この分析結果によって初めてアスベスト含有の有無が確定されます。
また、建物を解体する際や大規模なリフォームを行う場合には、工事の請負業者に事前調査の実施が義務づけられており、発注者や建物の所有者もその調査に協力しなければなりません。
さらに、事前調査結果報告書は自治体に届け出る必要があり、怠ると罰則の対象になることもあります。
工事の際に家の壁にアスベストが使われているかを確認することは、単なる安心材料ではなく、法的にも求められる重要な手続きです。
アスベストの飛散が問題になるケースはある?
アスベストは固形化された状態では飛散の危険性が低いといわれていますが、条件次第では大きなリスクとなります。
特に問題となるのは、解体工事や改修工事の際です。
壁材を切断したり削ったりする過程で繊維が粉じんとなって空気中に舞い上がり、周辺に拡散する可能性が高まります。
作業従事者がばく露するだけでなく、近隣住民や通行人が吸い込む恐れもあり、社会的な問題となります。
また、老朽化が進んで壁が崩れやすくなっている場合にも注意が必要です。
ひび割れや欠けから繊維が漏れ出し、風によって飛散する可能性があります。
災害時も例外ではなく、大地震や台風などで建物が破損すれば、一気に広範囲に飛散する危険があります。
このように、アスベストの飛散は特定の場面で突発的に発生することがあり、予測が難しい場合もあります。
そのため、住宅の解体や改修にあたっては、事前調査と適切な飛散防止措置を徹底することが不可欠です。
家の壁にアスベストが使用されていた場合の対処法
家の壁にアスベストが使用されていることが判明した場合でも、成形板等のレベル3の建材かつ劣化がなければそのまま住んでいても健康被害へのリスクは比較的低いといえます。
ただし、改修・解体等の工事を行う場合には必ず法律に基づいた手続きを正しく踏むことが求められます。
建物所有者や発注者(施主/工事の注文者)は、石綿の法令対応を正しく行うことのできる業者を選定することが重要です。
元請業者はまず、石綿含有建材調査者の有資格者による事前調査を行い、その結果を行政に報告します。
調査の結果石綿の含有が認められる場合や、石綿ありと「みなす」場合に次に進められるのが、実際の作業に先立つ飛散防止措置の準備です。
アスベスト含有建材の除去等を行う工事では、壁材を切断したり破砕したりする過程でアスベスト繊維が空気中に飛散する恐れがあります。
これを防ぐために、作業中は散水によって建材を湿らせ、粉じんが飛散しにくい環境を整えます。
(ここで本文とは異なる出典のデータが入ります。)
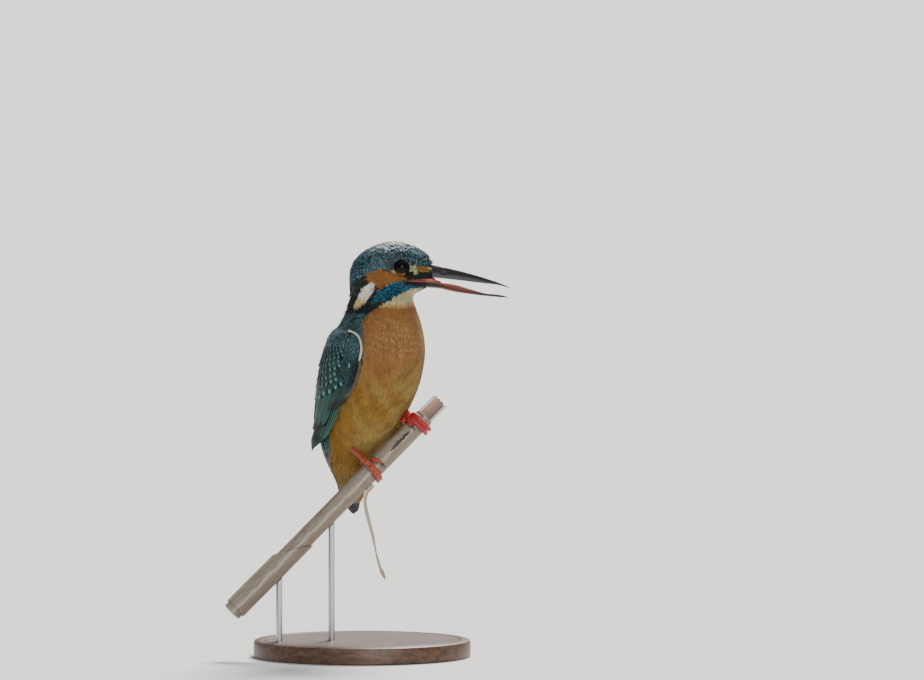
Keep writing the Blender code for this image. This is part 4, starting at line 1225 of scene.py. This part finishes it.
def edge_row(path, breadth, colour, seed):
    """Centre lines, ways out, widths and colours of the small feathers along the wing's edge."""
    chance = np.random.default_rng(seed)
    path = on_curve(np.array(path)[None], np.linspace(0.0, 1.0, 400)[None])[0]
    places, outs = zip(*[on_wing(height, across, 1.72, -1.0) for across, height in path])
    places, outs = np.array(places), np.array(outs)
    run = np.concatenate([[0.0], np.cumsum(np.linalg.norm(np.diff(places, axis=0), axis=1))])
    starts = np.arange(0.0, run[-1] - 2.2, 0.42)
    lines = []
    for start in starts:
        at = start + np.linspace(0.0, 1.0, 5) * chance.uniform(1.9, 2.4)
        line = np.stack([np.interp(at, run, places[:, axis]) for axis in range(3)], axis=1)
        out = np.stack([np.interp(at, run, outs[:, axis]) for axis in range(3)], axis=1)
        lines.append(line + out * np.linspace(-0.25, 0.12, 5)[:, None] + chance.normal(0.0, 0.05, 3))
    ways = np.stack([np.interp(starts, run, outs[:, axis]) for axis in range(3)], axis=1)
    ways = unit(ways + 0.5 * AHEAD)[:, None].repeat(5, axis=1)
    colours = np.array(colour) * chance.uniform(0.75, 1.1, (len(starts), 1, 1))
    return np.array(lines), ways, np.full(len(starts), breadth), colours


rows = [edge_row(*PALE_EDGE, 67), edge_row(*DULL_EDGE, 68)]
*strands, colours = (np.concatenate([row[part] for row in rows]) for part in range(4))
layers = {"ground": colours[:, 0], "tip": colours[:, 1], "mark": np.tile((0.5, 1.2, 0.0), (len(colours), 1))}
feathers("wing_right_edge", soft_feather, strands, (4, 7), EDGE_SHAPE, 69, layers)
for wing, sign in SIDES:
    *strands, colours, marks = covert_rows(sign)
    layers = {"ground": colours[:, 0], "tip": colours[:, 1], "mark": marks}
    feathers(f"wing_{wing}_covert_rows", gloss_feather, strands, (6, 7), ROW_SHAPE, 63, layers)

# --- Tail --------------------------------------------------------------------------------------
# Twelve short square-ended tail feathers, closed into a narrow stack. They are deep blue on the
# back and slate grey beneath.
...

さらに、飛散性の高い建材、工法の場合は養生シートで工事区域をしっかりと覆い、外部への拡散を防止します。
また、作業従事者への配慮も重要です。
現場で働く人々には防じんマスクや作業衣・保護衣の着用を徹底させ、身体への付着や吸入を防ぎます。
工事現場の区域は明確に区切られ、関係者以外の立ち入りを制限します。
これによって、周辺住民や通行人が誤ってばく露することを防ぎ、現場全体の安全性を高めることが可能となります。
工事が終了した後には、工事の記録を詳細に残し、報告書としてまとめることが求められます。
記録には、どのような方法で撤去作業を行ったのか、飛散防止措置がどのように実施されたのか、撤去した建材や粉じんがどのように処理されたのかといった内容が含まれます。
廃棄物の処理も厳格なルールに従って行われます。
撤去されたアスベスト含有建材は産業廃棄物として扱われ、専用の袋や容器に入れて密封したうえで、適正な許可を持つ処理業者に引き渡します。
この工程を適切に行わなければ、飛散リスクが再び生じる可能性があるため、最後まで注意深い管理が不可欠です。
このように、家の壁にアスベストが含まれていた場合の改修・解体工事の対処は、調査・報告から工事、廃棄物処理、記録保存に至るまで一連の流れが法律によって規定されています。
各段階を丁寧に実施することが、将来的な健康被害を防ぎ、社会全体の安全と安心を確保することにつながります。